▶ **Supplied material**:
##########

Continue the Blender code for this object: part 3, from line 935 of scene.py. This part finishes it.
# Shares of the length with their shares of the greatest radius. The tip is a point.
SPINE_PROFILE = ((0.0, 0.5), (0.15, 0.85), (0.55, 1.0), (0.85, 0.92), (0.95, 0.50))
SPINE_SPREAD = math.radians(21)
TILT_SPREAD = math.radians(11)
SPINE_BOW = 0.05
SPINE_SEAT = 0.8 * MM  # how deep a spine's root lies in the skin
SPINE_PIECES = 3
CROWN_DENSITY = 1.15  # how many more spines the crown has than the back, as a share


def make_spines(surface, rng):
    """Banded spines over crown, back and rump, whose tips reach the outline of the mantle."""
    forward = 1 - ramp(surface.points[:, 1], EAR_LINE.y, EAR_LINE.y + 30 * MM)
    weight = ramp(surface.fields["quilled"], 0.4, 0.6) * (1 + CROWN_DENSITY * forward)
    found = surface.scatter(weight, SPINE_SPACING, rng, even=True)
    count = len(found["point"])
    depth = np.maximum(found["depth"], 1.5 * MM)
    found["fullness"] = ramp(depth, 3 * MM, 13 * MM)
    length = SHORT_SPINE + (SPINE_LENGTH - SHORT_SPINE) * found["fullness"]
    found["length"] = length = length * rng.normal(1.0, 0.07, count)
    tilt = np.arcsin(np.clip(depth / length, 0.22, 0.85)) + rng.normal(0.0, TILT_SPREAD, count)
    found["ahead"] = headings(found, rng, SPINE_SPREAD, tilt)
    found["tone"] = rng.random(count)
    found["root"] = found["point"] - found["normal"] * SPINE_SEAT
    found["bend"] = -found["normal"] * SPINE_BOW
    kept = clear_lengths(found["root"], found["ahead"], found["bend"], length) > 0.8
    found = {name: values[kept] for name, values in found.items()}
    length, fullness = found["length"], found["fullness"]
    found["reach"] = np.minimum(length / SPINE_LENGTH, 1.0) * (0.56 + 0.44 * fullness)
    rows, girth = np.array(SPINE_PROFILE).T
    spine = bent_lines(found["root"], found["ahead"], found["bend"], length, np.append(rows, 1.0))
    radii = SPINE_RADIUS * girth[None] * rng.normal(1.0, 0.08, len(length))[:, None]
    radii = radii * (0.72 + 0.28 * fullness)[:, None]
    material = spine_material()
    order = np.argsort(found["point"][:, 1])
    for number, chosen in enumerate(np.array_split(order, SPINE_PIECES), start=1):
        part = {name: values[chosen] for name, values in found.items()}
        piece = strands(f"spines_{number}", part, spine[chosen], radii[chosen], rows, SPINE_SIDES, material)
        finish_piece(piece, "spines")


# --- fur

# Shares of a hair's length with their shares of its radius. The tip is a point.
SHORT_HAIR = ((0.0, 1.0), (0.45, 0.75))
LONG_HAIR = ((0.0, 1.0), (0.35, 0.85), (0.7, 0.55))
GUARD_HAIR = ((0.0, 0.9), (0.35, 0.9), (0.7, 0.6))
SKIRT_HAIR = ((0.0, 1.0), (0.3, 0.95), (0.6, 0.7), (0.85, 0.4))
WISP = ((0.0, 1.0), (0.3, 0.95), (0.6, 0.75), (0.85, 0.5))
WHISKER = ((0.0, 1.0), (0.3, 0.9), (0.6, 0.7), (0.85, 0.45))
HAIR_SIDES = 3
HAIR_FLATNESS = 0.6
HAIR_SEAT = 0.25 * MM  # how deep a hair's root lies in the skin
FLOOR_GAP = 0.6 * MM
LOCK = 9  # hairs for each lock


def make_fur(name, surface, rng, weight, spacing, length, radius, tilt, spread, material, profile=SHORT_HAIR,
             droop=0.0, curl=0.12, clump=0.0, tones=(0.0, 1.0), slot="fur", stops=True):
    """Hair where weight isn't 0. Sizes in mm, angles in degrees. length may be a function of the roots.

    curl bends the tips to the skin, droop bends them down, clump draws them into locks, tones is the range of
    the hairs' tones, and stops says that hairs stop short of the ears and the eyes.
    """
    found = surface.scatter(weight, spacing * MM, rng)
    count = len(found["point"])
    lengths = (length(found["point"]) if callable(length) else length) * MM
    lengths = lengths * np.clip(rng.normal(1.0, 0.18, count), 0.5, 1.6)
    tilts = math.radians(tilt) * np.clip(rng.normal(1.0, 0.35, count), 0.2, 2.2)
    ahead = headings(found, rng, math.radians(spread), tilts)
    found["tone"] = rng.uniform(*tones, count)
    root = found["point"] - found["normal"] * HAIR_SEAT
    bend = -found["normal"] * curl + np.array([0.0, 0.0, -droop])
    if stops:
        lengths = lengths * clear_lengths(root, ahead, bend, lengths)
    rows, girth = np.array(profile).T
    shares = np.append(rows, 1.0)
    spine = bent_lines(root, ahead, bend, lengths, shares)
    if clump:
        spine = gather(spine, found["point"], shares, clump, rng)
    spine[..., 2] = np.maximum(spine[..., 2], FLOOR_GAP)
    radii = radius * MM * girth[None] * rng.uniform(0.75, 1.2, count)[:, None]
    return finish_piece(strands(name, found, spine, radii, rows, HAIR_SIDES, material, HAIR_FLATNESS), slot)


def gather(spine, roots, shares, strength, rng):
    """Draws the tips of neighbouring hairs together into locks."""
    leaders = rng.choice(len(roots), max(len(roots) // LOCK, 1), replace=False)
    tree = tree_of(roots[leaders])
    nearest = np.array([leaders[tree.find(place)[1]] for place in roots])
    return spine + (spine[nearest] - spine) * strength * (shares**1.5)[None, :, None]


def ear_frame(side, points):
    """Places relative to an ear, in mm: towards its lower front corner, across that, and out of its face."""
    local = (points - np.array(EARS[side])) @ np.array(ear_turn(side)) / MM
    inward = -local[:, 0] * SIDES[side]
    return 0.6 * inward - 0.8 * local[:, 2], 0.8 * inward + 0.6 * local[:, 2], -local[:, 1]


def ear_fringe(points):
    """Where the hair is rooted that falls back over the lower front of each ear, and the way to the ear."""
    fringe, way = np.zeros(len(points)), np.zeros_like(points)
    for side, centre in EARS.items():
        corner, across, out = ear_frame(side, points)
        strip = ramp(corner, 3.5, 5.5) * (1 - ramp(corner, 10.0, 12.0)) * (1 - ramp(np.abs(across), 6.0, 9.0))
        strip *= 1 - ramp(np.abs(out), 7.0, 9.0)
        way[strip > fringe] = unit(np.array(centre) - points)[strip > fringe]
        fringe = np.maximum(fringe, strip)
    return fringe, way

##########

Write out the whole listing exactly.

Continue the Blender code for this object: part 3, from line 935 of scene.py. This part finishes it.
# Shares of the length with their shares of the greatest radius. The tip is a point.
SPINE_PROFILE = ((0.0, 0.5), (0.15, 0.85), (0.55, 1.0), (0.85, 0.92), (0.95, 0.50))
SPINE_SPREAD = math.radians(21)
TILT_SPREAD = math.radians(11)
SPINE_BOW = 0.05
SPINE_SEAT = 0.8 * MM  # how deep a spine's root lies in the skin
SPINE_PIECES = 3
CROWN_DENSITY = 1.15  # how many more spines the crown has than the back, as a share


def make_spines(surface, rng):
    """Banded spines over crown, back and rump, whose tips reach the outline of the mantle."""
    forward = 1 - ramp(surface.points[:, 1], EAR_LINE.y, EAR_LINE.y + 30 * MM)
    weight = ramp(surface.fields["quilled"], 0.4, 0.6) * (1 + CROWN_DENSITY * forward)
    found = surface.scatter(weight, SPINE_SPACING, rng, even=True)
    count = len(found["point"])
    depth = np.maximum(found["depth"], 1.5 * MM)
    found["fullness"] = ramp(depth, 3 * MM, 13 * MM)
    length = SHORT_SPINE + (SPINE_LENGTH - SHORT_SPINE) * found["fullness"]
    found["length"] = length = length * rng.normal(1.0, 0.07, count)
    tilt = np.arcsin(np.clip(depth / length, 0.22, 0.85)) + rng.normal(0.0, TILT_SPREAD, count)
    found["ahead"] = headings(found, rng, SPINE_SPREAD, tilt)
    found["tone"] = rng.random(count)
    found["root"] = found["point"] - found["normal"] * SPINE_SEAT
    found["bend"] = -found["normal"] * SPINE_BOW
    kept = clear_lengths(found["root"], found["ahead"], found["bend"], length) > 0.8
    found = {name: values[kept] for name, values in found.items()}
    length, fullness = found["length"], found["fullness"]
    found["reach"] = np.minimum(length / SPINE_LENGTH, 1.0) * (0.56 + 0.44 * fullness)
    rows, girth = np.array(SPINE_PROFILE).T
    spine = bent_lines(found["root"], found["ahead"], found["bend"], length, np.append(rows, 1.0))
    radii = SPINE_RADIUS * girth[None] * rng.normal(1.0, 0.08, len(length))[:, None]
    radii = radii * (0.72 + 0.28 * fullness)[:, None]
    material = spine_material()
    order = np.argsort(found["point"][:, 1])
    for number, chosen in enumerate(np.array_split(order, SPINE_PIECES), start=1):
        part = {name: values[chosen] for name, values in found.items()}
        piece = strands(f"spines_{number}", part, spine[chosen], radii[chosen], rows, SPINE_SIDES, material)
        finish_piece(piece, "spines")


# --- fur

# Shares of a hair's length with their shares of its radius. The tip is a point.
SHORT_HAIR = ((0.0, 1.0), (0.45, 0.75))
LONG_HAIR = ((0.0, 1.0), (0.35, 0.85), (0.7, 0.55))
GUARD_HAIR = ((0.0, 0.9), (0.35, 0.9), (0.7, 0.6))
SKIRT_HAIR = ((0.0, 1.0), (0.3, 0.95), (0.6, 0.7), (0.85, 0.4))
WISP = ((0.0, 1.0), (0.3, 0.95), (0.6, 0.75), (0.85, 0.5))
WHISKER = ((0.0, 1.0), (0.3, 0.9), (0.6, 0.7), (0.85, 0.45))
HAIR_SIDES = 3
HAIR_FLATNESS = 0.6
HAIR_SEAT = 0.25 * MM  # how deep a hair's root lies in the skin
FLOOR_GAP = 0.6 * MM
LOCK = 9  # hairs for each lock


def make_fur(name, surface, rng, weight, spacing, length, radius, tilt, spread, material, profile=SHORT_HAIR,
             droop=0.0, curl=0.12, clump=0.0, tones=(0.0, 1.0), slot="fur", stops=True):
    """Hair where weight isn't 0. Sizes in mm, angles in degrees. length may be a function of the roots.

    curl bends the tips to the skin, droop bends them down, clump draws them into locks, tones is the range of
    the hairs' tones, and stops says that hairs stop short of the ears and the eyes.
    """
    found = surface.scatter(weight, spacing * MM, rng)
    count = len(found["point"])
    lengths = (length(found["point"]) if callable(length) else length) * MM
    lengths = lengths * np.clip(rng.normal(1.0, 0.18, count), 0.5, 1.6)
    tilts = math.radians(tilt) * np.clip(rng.normal(1.0, 0.35, count), 0.2, 2.2)
    ahead = headings(found, rng, math.radians(spread), tilts)
    found["tone"] = rng.uniform(*tones, count)
    root = found["point"] - found["normal"] * HAIR_SEAT
    bend = -found["normal"] * curl + np.array([0.0, 0.0, -droop])
    if stops:
        lengths = lengths * clear_lengths(root, ahead, bend, lengths)
    rows, girth = np.array(profile).T
    shares = np.append(rows, 1.0)
    spine = bent_lines(root, ahead, bend, lengths, shares)
    if clump:
        spine = gather(spine, found["point"], shares, clump, rng)
    spine[..., 2] = np.maximum(spine[..., 2], FLOOR_GAP)
    radii = radius * MM * girth[None] * rng.uniform(0.75, 1.2, count)[:, None]
    return finish_piece(strands(name, found, spine, radii, rows, HAIR_SIDES, material, HAIR_FLATNESS), slot)


def gather(spine, roots, shares, strength, rng):
    """Draws the tips of neighbouring hairs together into locks."""
    leaders = rng.choice(len(roots), max(len(roots) // LOCK, 1), replace=False)
    tree = tree_of(roots[leaders])
    nearest = np.array([leaders[tree.find(place)[1]] for place in roots])
    return spine + (spine[nearest] - spine) * strength * (shares**1.5)[None, :, None]


def ear_frame(side, points):
    """Places relative to an ear, in mm: towards its lower front corner, across that, and out of its face."""
    local = (points - np.array(EARS[side])) @ np.array(ear_turn(side)) / MM
    inward = -local[:, 0] * SIDES[side]
    return 0.6 * inward - 0.8 * local[:, 2], 0.8 * inward + 0.6 * local[:, 2], -local[:, 1]


def ear_fringe(points):
    """Where the hair is rooted that falls back over the lower front of each ear, and the way to the ear."""
    fringe, way = np.zeros(len(points)), np.zeros_like(points)
    for side, centre in EARS.items():
        corner, across, out = ear_frame(side, points)
        strip = ramp(corner, 3.5, 5.5) * (1 - ramp(corner, 10.0, 12.0)) * (1 - ramp(np.abs(across), 6.0, 9.0))
        strip *= 1 - ramp(np.abs(out), 7.0, 9.0)
        way[strip > fringe] = unit(np.array(centre) - points)[strip > fringe]
        fringe = np.maximum(fringe, strip)
    return fringe, way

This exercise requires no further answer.